Plus près de nous, à la fin des années 1970, la Fédération des communautés francophones et acadienne (FCFA) du Canada proposait un « pouvoir d’initiative » pour les minorités francophones. Elle déclarait qu’une « communauté minoritaire qui a suffisamment de ressources et de vitalité pour planifier et contrôler certains services qui sont près d’elle doit avoir la possibilité d’en réclamer la responsabilité ».

Cette deuxième voie demeure ambitieuse et difficile à réaliser.

Plus réaliste, la province et la collectivité acadienne pourraient s’inspirer de l’expérience néo-zélandaise. Depuis 1867, un nombre de sièges est réservé pour les Maori, qui varie selon le nombre d’électeurs inscrit sur la liste électorale maori. L’innovation est de superposer deux cartes électorales, une première pour la liste électorale nationale, une seconde pour la liste électorale maori.

Cette troisième voie de cartes électorales superposées est-elle envisageable en contexte néo-écossais?
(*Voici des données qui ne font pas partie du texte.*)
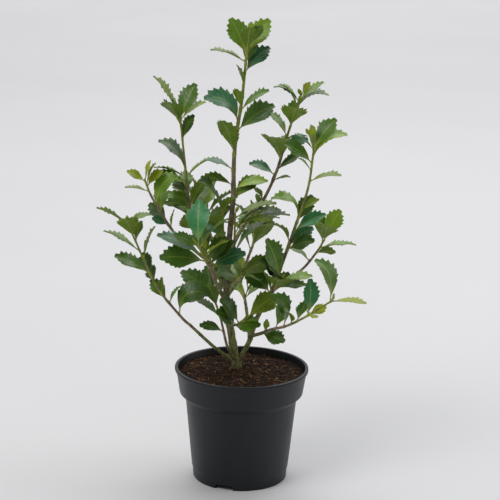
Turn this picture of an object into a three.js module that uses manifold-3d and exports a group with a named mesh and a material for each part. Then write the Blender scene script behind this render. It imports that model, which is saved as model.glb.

En terminant, le tribunal néo-écossais, en proposant une interprétation généreuse de l’article 3 de la Charte canadienne, donne un nouveau souffle aux questions du pouvoir et de la représentation politiques des minorités francophones. Il est à souhaiter que nos organismes et nos institutions saisiront la balle au rebond.

Rémi Léger est professeur en sciences politiques à l’Université Simon Fraser, à Vancouver.